1. Feds Use Broad Definition of “Virtual Currency” in Anti-Money Laundering Rules

    A lot of companies do business in what might be called “virtual currency,” writes David Beam of law firm K&L Gates. But they might not know that they are subject to anti-money laundering laws. And that could spell trouble:

    “Most of these companies probably do not consider themselves financial institutions. Many have never considered the possibility that they need to register with the Financial Crimes Enforcement Network (‘FinCEN’), an agency in the U.S. Treasury. And probably only a few have considered the possibility that they should be reporting suspicious virtual currency transactions to the authorities. Some of these companies might need to rethink their assumptions in light of a guidance document recently issued by FinCEN… 
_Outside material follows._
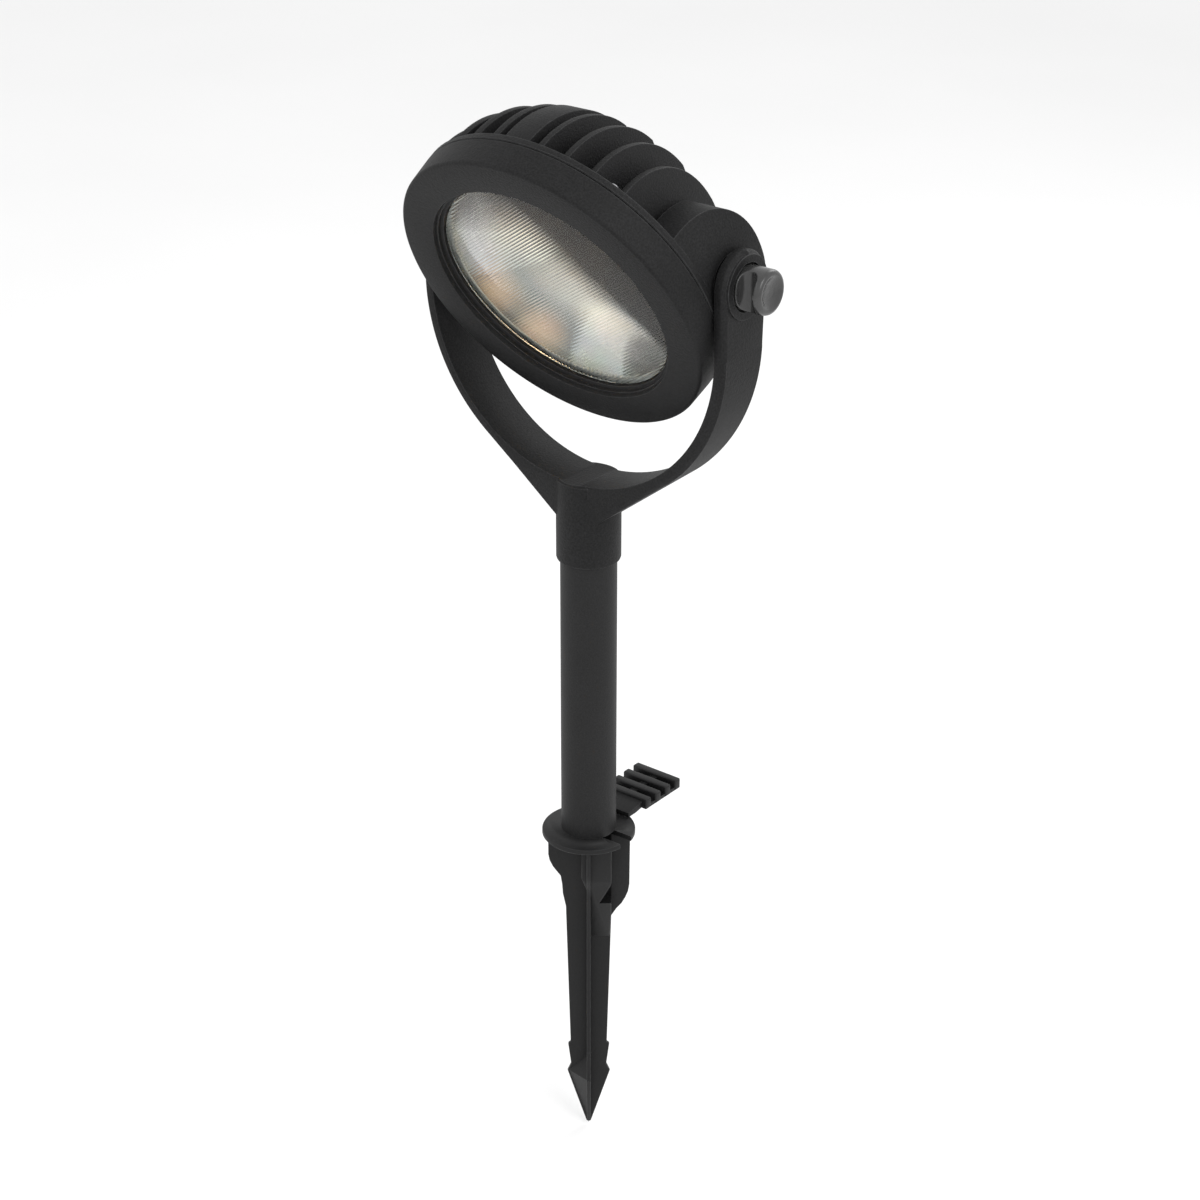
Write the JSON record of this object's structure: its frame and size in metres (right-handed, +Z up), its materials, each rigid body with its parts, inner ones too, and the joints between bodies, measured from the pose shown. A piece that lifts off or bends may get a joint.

    The Guidance addresses the application of FinCEN rules to parties involved with ‘convertible’ virtual currency systems. The Guidance defines convertible virtual currency as virtual currency that ‘either has an equivalent value in real currency, or acts as a substitute for real currency.’ The Guidance defines virtual currency as ‘a medium of exchange that operates like a currency in some environments, but does not have all the attributes of real currency. In particular, virtual currency does not have legal tender status in any jurisdiction.’” 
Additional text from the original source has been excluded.